▼▼▼
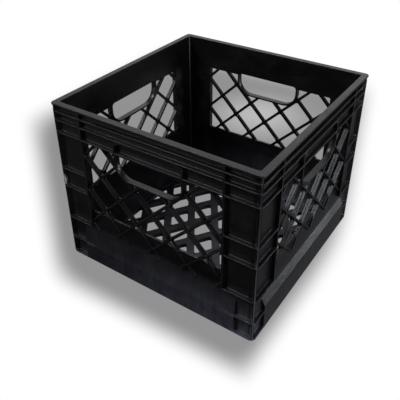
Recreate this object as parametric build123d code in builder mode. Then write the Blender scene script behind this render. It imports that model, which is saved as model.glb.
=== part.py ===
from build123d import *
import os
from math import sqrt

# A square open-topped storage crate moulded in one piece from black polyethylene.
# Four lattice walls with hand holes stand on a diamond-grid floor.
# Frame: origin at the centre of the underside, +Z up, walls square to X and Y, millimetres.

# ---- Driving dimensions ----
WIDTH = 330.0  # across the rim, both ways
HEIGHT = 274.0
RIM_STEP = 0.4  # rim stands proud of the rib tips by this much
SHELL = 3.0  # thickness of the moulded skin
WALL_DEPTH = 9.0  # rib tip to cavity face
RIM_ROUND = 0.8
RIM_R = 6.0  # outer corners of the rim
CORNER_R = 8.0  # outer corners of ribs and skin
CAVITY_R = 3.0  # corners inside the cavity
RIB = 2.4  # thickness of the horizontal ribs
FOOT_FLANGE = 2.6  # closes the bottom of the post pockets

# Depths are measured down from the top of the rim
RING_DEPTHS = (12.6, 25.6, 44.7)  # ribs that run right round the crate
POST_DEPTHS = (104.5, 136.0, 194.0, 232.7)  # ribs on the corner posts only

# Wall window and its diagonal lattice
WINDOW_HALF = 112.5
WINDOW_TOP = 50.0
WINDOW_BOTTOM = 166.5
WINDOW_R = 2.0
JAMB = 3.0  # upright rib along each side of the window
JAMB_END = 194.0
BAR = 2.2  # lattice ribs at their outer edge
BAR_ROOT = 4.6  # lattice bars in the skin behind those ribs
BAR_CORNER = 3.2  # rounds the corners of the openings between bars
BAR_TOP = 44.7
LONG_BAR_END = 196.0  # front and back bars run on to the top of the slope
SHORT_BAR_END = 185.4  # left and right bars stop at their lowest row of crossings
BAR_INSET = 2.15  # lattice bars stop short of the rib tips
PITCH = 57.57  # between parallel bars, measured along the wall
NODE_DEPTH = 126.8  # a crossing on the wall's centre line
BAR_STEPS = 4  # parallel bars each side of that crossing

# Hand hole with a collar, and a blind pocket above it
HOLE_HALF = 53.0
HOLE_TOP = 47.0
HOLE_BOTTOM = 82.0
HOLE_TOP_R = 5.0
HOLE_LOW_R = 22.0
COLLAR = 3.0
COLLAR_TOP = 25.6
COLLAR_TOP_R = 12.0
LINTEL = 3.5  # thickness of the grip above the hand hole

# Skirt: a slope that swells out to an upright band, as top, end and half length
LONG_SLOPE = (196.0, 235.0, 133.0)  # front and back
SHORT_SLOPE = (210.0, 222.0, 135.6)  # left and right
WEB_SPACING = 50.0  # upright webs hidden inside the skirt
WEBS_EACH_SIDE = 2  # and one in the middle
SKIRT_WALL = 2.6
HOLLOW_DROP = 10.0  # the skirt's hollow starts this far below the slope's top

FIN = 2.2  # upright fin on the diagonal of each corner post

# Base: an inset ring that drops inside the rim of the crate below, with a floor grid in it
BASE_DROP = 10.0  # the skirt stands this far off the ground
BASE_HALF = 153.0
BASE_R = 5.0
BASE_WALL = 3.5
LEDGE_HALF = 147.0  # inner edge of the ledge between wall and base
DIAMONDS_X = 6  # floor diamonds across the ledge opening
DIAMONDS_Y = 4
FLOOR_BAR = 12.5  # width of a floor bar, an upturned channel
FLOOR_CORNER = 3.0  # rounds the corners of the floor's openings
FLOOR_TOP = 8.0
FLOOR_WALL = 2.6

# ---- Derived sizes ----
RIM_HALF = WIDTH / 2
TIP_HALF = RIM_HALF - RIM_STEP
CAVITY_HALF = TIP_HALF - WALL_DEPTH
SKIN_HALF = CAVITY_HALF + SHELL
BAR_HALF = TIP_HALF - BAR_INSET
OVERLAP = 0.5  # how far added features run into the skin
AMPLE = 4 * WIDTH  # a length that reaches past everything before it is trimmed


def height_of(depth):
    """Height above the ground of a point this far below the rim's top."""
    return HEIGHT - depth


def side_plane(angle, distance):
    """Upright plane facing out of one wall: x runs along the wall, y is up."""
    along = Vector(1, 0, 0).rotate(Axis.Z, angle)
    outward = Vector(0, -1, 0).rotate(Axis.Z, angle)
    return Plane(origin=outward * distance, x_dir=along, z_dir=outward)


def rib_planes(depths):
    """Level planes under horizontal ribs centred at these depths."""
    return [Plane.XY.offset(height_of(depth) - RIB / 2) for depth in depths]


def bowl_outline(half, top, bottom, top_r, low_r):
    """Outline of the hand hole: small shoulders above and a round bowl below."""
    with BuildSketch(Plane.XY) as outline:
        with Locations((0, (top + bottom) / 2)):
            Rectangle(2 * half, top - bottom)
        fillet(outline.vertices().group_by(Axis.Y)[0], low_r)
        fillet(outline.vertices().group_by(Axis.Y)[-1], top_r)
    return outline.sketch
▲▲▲
» Challenge:
All of the data must be returned exactly.

» Output of the exercise:
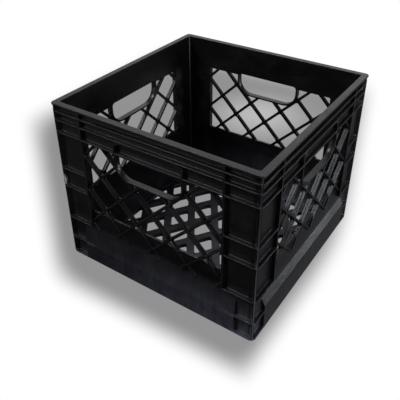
Recreate this object as parametric build123d code in builder mode. Then write the Blender scene script behind this render. It imports that model, which is saved as model.glb.
=== part.py ===
from build123d import *
import os
from math import sqrt

# A square open-topped storage crate moulded in one piece from black polyethylene.
# Four lattice walls with hand holes stand on a diamond-grid floor.
# Frame: origin at the centre of the underside, +Z up, walls square to X and Y, millimetres.

# ---- Driving dimensions ----
WIDTH = 330.0  # across the rim, both ways
HEIGHT = 274.0
RIM_STEP = 0.4  # rim stands proud of the rib tips by this much
SHELL = 3.0  # thickness of the moulded skin
WALL_DEPTH = 9.0  # rib tip to cavity face
RIM_ROUND = 0.8
RIM_R = 6.0  # outer corners of the rim
CORNER_R = 8.0  # outer corners of ribs and skin
CAVITY_R = 3.0  # corners inside the cavity
RIB = 2.4  # thickness of the horizontal ribs
FOOT_FLANGE = 2.6  # closes the bottom of the post pockets

# Depths are measured down from the top of the rim
RING_DEPTHS = (12.6, 25.6, 44.7)  # ribs that run right round the crate
POST_DEPTHS = (104.5, 136.0, 194.0, 232.7)  # ribs on the corner posts only

# Wall window and its diagonal lattice
WINDOW_HALF = 112.5
WINDOW_TOP = 50.0
WINDOW_BOTTOM = 166.5
WINDOW_R = 2.0
JAMB = 3.0  # upright rib along each side of the window
JAMB_END = 194.0
BAR = 2.2  # lattice ribs at their outer edge
BAR_ROOT = 4.6  # lattice bars in the skin behind those ribs
BAR_CORNER = 3.2  # rounds the corners of the openings between bars
BAR_TOP = 44.7
LONG_BAR_END = 196.0  # front and back bars run on to the top of the slope
SHORT_BAR_END = 185.4  # left and right bars stop at their lowest row of crossings
BAR_INSET = 2.15  # lattice bars stop short of the rib tips
PITCH = 57.57  # between parallel bars, measured along the wall
NODE_DEPTH = 126.8  # a crossing on the wall's centre line
BAR_STEPS = 4  # parallel bars each side of that crossing

# Hand hole with a collar, and a blind pocket above it
HOLE_HALF = 53.0
HOLE_TOP = 47.0
HOLE_BOTTOM = 82.0
HOLE_TOP_R = 5.0
HOLE_LOW_R = 22.0
COLLAR = 3.0
COLLAR_TOP = 25.6
COLLAR_TOP_R = 12.0
LINTEL = 3.5  # thickness of the grip above the hand hole

# Skirt: a slope that swells out to an upright band, as top, end and half length
LONG_SLOPE = (196.0, 235.0, 133.0)  # front and back
SHORT_SLOPE = (210.0, 222.0, 135.6)  # left and right
WEB_SPACING = 50.0  # upright webs hidden inside the skirt
WEBS_EACH_SIDE = 2  # and one in the middle
SKIRT_WALL = 2.6
HOLLOW_DROP = 10.0  # the skirt's hollow starts this far below the slope's top

FIN = 2.2  # upright fin on the diagonal of each corner post

# Base: an inset ring that drops inside the rim of the crate below, with a floor grid in it
BASE_DROP = 10.0  # the skirt stands this far off the ground
BASE_HALF = 153.0
BASE_R = 5.0
BASE_WALL = 3.5
LEDGE_HALF = 147.0  # inner edge of the ledge between wall and base
DIAMONDS_X = 6  # floor diamonds across the ledge opening
DIAMONDS_Y = 4
FLOOR_BAR = 12.5  # width of a floor bar, an upturned channel
FLOOR_CORNER = 3.0  # rounds the corners of the floor's openings
FLOOR_TOP = 8.0
FLOOR_WALL = 2.6

# ---- Derived sizes ----
RIM_HALF = WIDTH / 2
TIP_HALF = RIM_HALF - RIM_STEP
CAVITY_HALF = TIP_HALF - WALL_DEPTH
SKIN_HALF = CAVITY_HALF + SHELL
BAR_HALF = TIP_HALF - BAR_INSET
OVERLAP = 0.5  # how far added features run into the skin
AMPLE = 4 * WIDTH  # a length that reaches past everything before it is trimmed


def height_of(depth):
    """Height above the ground of a point this far below the rim's top."""
    return HEIGHT - depth


def side_plane(angle, distance):
    """Upright plane facing out of one wall: x runs along the wall, y is up."""
    along = Vector(1, 0, 0).rotate(Axis.Z, angle)
    outward = Vector(0, -1, 0).rotate(Axis.Z, angle)
    return Plane(origin=outward * distance, x_dir=along, z_dir=outward)


def rib_planes(depths):
    """Level planes under horizontal ribs centred at these depths."""
    return [Plane.XY.offset(height_of(depth) - RIB / 2) for depth in depths]


def bowl_outline(half, top, bottom, top_r, low_r):
    """Outline of the hand hole: small shoulders above and a round bowl below."""
    with BuildSketch(Plane.XY) as outline:
        with Locations((0, (top + bottom) / 2)):
            Rectangle(2 * half, top - bottom)
        fillet(outline.vertices().group_by(Axis.Y)[0], low_r)
        fillet(outline.vertices().group_by(Axis.Y)[-1], top_r)
    return outline.sketch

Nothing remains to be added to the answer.